Кот, зверь и конец света - страница 7
Боже мой. Неужели правда?… Но что все это значит?
Нефр дал Илье прочувствовать всю паранойю и беспокойство до конца, все неудобство, непонятность ситуации, пока тот, следуя обычному маршруту и не слишком понимая, стоит ли уже или не стоит дергаться и убегать, приближался все ближе, подчиняясь кое-чему столь же эффективному, как и гипноз. Ведь вдруг все в порядке, и я буду выглядеть дебилом, шарахаясь от случайного человека на улице?..
А потом мальчик-девочка в красном плаще улыбнулся и стряхнул пепел с сигареты, и не стало ничего. Все окружающее размазалось в грязно-бурное смазанное бурчащее, шелестящее, гудящее пятно, фон для крохотных серых птиц, серых осколков какого-то чужого мира, уверенно приближающихся к Илье.

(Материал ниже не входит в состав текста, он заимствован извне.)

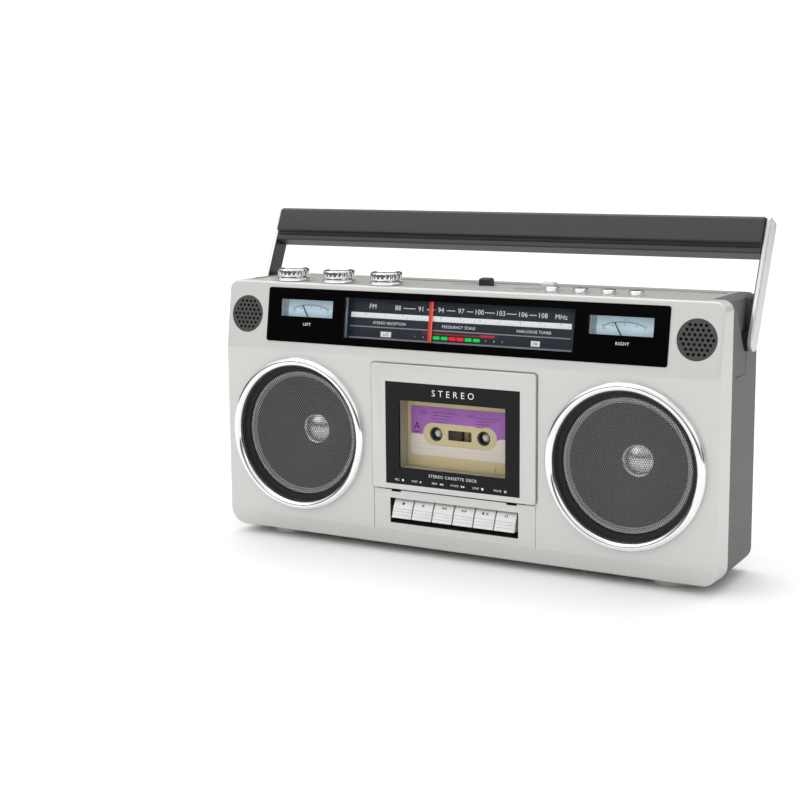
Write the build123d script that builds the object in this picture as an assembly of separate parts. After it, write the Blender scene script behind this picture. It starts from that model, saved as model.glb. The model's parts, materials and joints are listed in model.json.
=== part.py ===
from build123d import *
import os
from math import atan2, cos, degrees, hypot, radians, sin, sqrt

# Portable radio cassette recorder, in millimetres. While it is modelled, X runs to the right as seen
# from the front, Y runs back from the flat front panel and Z runs up from the table. At the end the
# whole model is moved along Y, so that its origin is under the middle of its box.

# ---------------------------------------------------------------- Driving dimensions
# Case
CASE_WIDTH = 431.0
CASE_TOP = 215.3
FOOT_HEIGHT = 7.0
FRONT_DEPTH = 24.0
REAR_DEPTH = 65.0
WALL = 2.5
BAND_WALL = 4.0
SIDE_DRAFT = 0.9
REAR_STEP = 0.5
REAR_TAPER = 2.3
PANEL_LOW = 20.2
PANEL_HIGH = 160.2
CHIN_SET = 3.5
BAND_SET = 8.5
CORNER_TOP_R = 8.0
CORNER_BOTTOM_R = 12.0
EDGE_ROUND = 1.5
FOOT_R = 14.0
FOOT_X = 172.0
FOOT_FRONT_Y = 28.0
FOOT_REAR_Y = 70.0
SCREW_R = 1.5
SCREW_HEAD_R = 3.0
SCREW_LENGTH = 18.0
SCREW_HEAD_HEIGHT = 2.4

# Speakers
SPEAKER_X = 144.0
SPEAKER_Z = 91.0
RING_R = 64.4
RING_INNER_R = 56.6
RING_PROUD = 5.4
GRILLE_THICK = 0.8
CONE_R = 48.0
CONE_DEPTH = 22.0
DUST_CAP_RISE = 4.0
CONE_TRAVEL = 1.0
MAGNET_R = 34.0
MAGNET_DEPTH = 18.0
COIL_R = 12.5
TWEETER_X = 196.3
TWEETER_Z = 188.0
TWEETER_R = 15.4
TWEETER_HOLE_R = 1.2
TWEETER_PITCH = 4.1

# Tuner window, dial and meters
WINDOW_HALF = 175.5
WINDOW_LOW = 167.0
WINDOW_HIGH = 210.9
WINDOW_THICK = 2.1
WINDOW_SEAT = 1.5
DIAL_HALF = 101.5
DIAL_LOW = 172.9
DIAL_HIGH = 205.7
DIAL_GAP = 3.0
METER_X = 137.8
METER_HALF = 26.2
METER_LOW = 187.2
METER_HIGH = 202.2
METER_DEPTH = 12.0
LAMP_FIRST = -19.0
LAMP_PITCH = 7.1
LAMP_HALF = 2.9
LAMP_Z = 177.6
NEEDLE_LENGTH = 15.0
NEEDLE_REST = 30.0
POINTER_X = -24.5
POINTER_WIDTH = 3.2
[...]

Он сам словно завяз в пространстве, не в силах закончить движение, и серые острые точки все летели и летели к нему.
Но не долетели.
Над плечом Ильи кто-то громко вздохнул, и частички пепла сменили траекторию, подхваченные чужим спасительным дыханием.
— Брат, тут близко, возьми вот, — раздался бодрый голос сзади, и Илья, заторможенно обернувшись, сначала увидел листовку с каким-то кафе, потом держащую ее темную руку, неоново-голубой рукав толстовки и, наконец, самого бодро улыбающегося темнокожего парня. — Лучшая шаурма, отвечаю!
Илья автоматически взял листовку, потому что всегда брал, чисто из желания помочь. У него даже был специальный листовочный карман, в который попадала вся собранная макулатура. Раз в пару дней, когда карман разбухал до неприличия, Илья вытряхивал его в ближайшую урну. Поэтому мозги совершенно не принимали участия в этом процессе. Пока он перегибал листовку вчетверо и совал в куртку, он продолжал несколько ошалело глядеть на раздатчика, и внезапно его узнал — вернее, его куртку.
— Ты, — сказал Илья. — Ты там тоже был!
— Эй, брат, полегче! — африканец поднял руки в защитном жесте, и Илья автоматически отметил, что ладони у него такие же темные, как тыльная сторона рук, в отличие от многих представителей его расы. — Это не я, точно тебе говорю, вот как!
— На Лубянке ты тоже листовки раздаешь? — Илья сделал шаг в его сторону, а он — назад.
— Э, да где только не раздаю! Кушать-то хочется. Вот, раздам листовки, дадут шаурму! Знаешь, какая вкусная? Ммм! — потянул негр и внезапно переключил тему. — Э, вот что, ты мне денег дай, да? Я бедный студент, вроде как, работаю там, работаю тут, денег мало, а ты дай хоть сто рублев?
— На, — Илья покопался в кармане, сунул ему бумажку, полученную на сдачу вчера, и открыл было рот, чтобы продолжить допрос, но сбоку раздалось раздраженное:
— Эй, ты! Опять попрошайничаешь? Вали отсюда, попугай!
— Э, сорян, брат, — обрадовался африканец и, разом напружинившись, побежал бодрой трусцой в сторону цирка, сопровождаемый безнадежными криками полицейского.
Илья некоторое время смотрел ему вслед, но потом все-таки повернулся в сторону метро и зашел внутрь. Странно — ему все казалось и казалось, что между лопаток в спину впивается холодный, острый взгляд, пахнущий металлом. Илья даже оглядывался несколько раз, под предлогом развязавшегося шнурка пропустил мимо кучу народу в кишке перехода, но мерзкое ощущение не оставило его, только усилилось.
Однако пик ощущения пришелся на тот момент, когда Илья уже ехал домой. Как назло, в вагон, в котором он ехал, на Парке Культуры ввалилась огромная толпа разгоряченных футбольных фанатов, разом притиснув всех к краям и громко скандируя с прыжками в такт так, что поезд раскачивался, а остальные пассажиры проклинали и футбол, и метро и свое решение когда-либо в метро спускаться. Стоявшую рядом с Ильей девчонку притиснуло к нему так, что это было уже почти неприлично, и он вывернулся, меняясь с ней местами и прикрывая ее от давления, просто потому, что она была меньше и слабее.
— Ты чо как этот, — внезапно поинтересовался у него крепкий парень в цветной куртке, обдавая феерическими ароматами перегара, чего-то весьма увядшего и … явным, болезненным запахом железа. — Трешься об меня тут? Ты этот, что ли?
— Простите, — сдержанно сказал Илья, пытаясь хоть немного отвернуться, чтобы выйти из конуса ароматной смерти. — Тут мало места.